### THE TASK
Give the number of lines that contain the string "names", and nothing else.

### INFORMATION PROVIDED
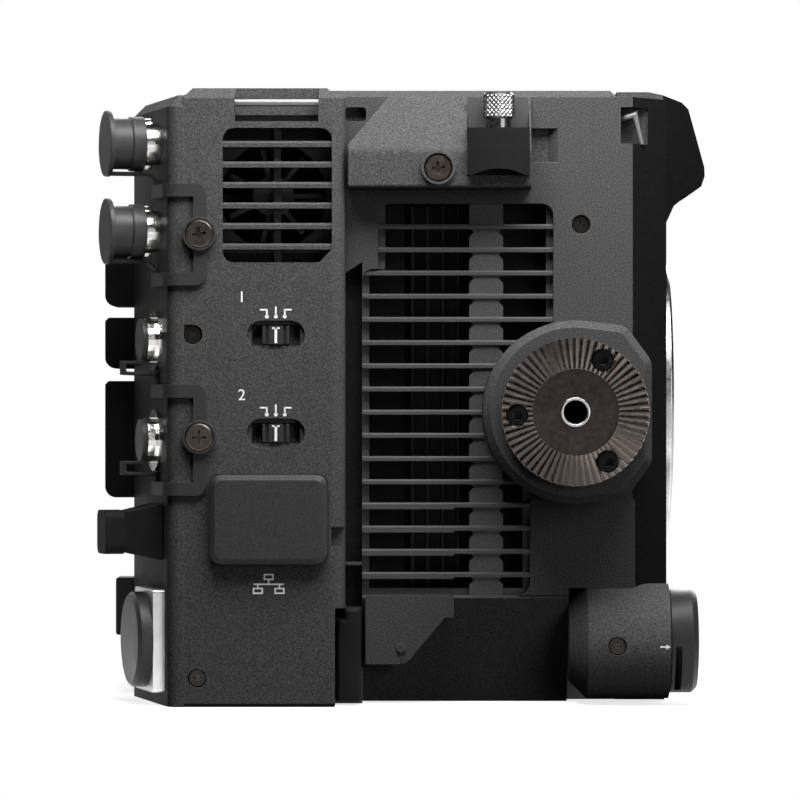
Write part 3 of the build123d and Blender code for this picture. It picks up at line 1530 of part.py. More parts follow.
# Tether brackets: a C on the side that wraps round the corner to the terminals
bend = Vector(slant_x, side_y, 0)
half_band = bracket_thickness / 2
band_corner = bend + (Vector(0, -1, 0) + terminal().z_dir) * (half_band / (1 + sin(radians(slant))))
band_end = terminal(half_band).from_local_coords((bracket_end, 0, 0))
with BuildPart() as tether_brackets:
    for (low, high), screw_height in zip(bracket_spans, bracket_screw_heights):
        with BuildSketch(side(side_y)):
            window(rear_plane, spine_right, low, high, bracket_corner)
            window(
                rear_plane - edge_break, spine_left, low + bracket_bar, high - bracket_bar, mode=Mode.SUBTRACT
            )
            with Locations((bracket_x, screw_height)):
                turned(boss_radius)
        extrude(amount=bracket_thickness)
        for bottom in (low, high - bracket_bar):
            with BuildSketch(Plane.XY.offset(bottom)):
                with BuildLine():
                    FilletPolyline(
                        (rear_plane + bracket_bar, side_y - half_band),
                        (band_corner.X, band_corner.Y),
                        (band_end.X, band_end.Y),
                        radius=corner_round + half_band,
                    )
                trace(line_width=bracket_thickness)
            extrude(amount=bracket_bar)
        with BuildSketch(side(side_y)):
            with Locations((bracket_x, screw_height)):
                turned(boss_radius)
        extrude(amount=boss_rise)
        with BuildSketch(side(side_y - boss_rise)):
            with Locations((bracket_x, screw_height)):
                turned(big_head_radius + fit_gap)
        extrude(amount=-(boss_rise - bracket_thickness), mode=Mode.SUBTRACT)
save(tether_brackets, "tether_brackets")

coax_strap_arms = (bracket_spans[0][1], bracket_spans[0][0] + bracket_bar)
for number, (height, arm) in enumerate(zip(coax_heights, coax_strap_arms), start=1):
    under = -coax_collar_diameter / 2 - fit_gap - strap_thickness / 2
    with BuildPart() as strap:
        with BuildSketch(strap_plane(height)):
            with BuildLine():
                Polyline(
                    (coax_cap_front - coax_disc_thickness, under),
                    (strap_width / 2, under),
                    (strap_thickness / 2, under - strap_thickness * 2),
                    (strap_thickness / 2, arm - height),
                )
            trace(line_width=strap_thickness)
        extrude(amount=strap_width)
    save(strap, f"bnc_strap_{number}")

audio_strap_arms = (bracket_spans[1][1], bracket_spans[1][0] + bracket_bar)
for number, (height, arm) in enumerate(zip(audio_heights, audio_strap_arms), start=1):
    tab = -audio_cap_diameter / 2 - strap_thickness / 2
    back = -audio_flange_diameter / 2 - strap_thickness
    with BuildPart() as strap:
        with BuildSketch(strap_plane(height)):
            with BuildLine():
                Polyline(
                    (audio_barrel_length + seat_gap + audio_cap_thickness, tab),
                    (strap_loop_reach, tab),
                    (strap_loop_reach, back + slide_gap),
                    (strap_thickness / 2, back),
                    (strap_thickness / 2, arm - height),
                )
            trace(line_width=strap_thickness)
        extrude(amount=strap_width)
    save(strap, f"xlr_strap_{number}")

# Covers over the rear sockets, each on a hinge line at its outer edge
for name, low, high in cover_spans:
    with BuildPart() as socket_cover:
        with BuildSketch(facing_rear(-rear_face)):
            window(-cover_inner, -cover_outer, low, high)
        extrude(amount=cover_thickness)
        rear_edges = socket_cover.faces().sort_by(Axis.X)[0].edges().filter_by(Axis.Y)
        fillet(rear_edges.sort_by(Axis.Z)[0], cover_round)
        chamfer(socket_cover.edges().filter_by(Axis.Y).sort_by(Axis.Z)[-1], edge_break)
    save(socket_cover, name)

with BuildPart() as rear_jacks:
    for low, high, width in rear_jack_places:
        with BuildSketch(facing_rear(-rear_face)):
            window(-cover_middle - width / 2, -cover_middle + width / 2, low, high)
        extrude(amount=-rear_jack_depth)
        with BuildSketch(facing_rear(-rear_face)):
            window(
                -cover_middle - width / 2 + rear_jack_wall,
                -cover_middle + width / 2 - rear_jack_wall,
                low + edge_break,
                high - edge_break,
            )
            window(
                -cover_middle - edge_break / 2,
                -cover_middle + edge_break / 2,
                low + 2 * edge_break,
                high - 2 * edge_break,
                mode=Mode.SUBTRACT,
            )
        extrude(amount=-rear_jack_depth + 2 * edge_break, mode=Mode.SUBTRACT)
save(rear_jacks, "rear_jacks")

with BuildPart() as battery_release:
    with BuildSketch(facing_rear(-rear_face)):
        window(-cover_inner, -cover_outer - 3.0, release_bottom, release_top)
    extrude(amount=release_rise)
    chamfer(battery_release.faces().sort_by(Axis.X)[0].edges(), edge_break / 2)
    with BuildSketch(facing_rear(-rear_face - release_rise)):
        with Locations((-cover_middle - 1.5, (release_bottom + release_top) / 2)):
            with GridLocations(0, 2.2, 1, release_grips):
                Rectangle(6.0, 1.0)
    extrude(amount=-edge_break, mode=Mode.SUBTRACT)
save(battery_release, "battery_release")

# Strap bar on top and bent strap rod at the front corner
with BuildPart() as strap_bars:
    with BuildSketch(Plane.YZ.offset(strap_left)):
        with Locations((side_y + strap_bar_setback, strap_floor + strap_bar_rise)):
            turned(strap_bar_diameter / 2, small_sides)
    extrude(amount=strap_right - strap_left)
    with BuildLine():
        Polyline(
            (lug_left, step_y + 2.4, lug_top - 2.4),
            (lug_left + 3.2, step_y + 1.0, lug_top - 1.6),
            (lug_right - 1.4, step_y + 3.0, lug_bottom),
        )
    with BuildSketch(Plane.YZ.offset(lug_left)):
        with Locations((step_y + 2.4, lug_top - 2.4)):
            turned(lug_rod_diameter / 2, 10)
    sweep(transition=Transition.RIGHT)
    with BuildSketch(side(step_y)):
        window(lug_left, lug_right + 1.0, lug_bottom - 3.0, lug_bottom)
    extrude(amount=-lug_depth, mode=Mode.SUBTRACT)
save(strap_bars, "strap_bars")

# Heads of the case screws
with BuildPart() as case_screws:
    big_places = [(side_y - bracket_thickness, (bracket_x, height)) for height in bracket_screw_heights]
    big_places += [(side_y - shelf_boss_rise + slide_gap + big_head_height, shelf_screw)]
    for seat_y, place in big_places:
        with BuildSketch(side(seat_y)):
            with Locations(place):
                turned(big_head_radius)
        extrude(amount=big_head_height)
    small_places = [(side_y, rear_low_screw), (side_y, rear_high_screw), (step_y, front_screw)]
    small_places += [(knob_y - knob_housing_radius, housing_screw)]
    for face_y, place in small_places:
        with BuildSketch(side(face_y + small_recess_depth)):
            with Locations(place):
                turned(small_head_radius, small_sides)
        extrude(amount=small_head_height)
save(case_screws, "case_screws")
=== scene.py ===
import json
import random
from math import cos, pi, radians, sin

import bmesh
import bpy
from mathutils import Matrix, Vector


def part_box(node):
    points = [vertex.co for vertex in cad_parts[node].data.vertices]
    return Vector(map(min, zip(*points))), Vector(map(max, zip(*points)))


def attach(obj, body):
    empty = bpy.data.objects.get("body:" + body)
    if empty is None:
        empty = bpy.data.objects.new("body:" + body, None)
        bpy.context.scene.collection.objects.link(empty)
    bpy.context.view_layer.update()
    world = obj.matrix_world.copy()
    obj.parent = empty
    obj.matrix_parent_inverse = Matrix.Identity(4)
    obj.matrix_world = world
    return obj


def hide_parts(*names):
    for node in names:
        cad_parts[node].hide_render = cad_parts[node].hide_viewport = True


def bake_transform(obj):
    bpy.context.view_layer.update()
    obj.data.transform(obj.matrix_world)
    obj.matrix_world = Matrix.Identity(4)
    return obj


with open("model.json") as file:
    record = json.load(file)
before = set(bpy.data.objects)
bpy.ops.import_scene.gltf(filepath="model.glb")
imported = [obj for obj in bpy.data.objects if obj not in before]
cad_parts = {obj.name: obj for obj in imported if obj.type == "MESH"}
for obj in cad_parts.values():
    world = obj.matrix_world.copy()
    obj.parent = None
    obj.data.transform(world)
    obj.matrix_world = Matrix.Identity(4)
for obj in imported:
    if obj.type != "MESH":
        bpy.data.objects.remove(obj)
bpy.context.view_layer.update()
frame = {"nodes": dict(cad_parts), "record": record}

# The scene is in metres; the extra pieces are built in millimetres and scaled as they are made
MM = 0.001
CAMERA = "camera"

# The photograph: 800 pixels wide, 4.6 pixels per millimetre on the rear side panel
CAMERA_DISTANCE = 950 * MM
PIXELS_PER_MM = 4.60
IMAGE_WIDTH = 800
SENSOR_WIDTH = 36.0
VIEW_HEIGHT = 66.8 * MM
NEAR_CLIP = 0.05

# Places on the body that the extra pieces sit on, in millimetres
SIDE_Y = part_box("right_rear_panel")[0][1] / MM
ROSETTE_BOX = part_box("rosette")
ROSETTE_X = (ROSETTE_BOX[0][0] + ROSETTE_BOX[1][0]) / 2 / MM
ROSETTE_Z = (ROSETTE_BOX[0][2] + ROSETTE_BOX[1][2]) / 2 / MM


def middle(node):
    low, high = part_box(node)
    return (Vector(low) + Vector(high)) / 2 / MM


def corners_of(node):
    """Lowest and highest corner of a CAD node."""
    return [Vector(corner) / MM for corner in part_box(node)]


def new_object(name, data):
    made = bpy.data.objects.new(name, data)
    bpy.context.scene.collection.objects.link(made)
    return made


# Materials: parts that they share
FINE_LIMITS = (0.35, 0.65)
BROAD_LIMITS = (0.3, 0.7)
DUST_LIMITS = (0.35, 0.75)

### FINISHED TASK
2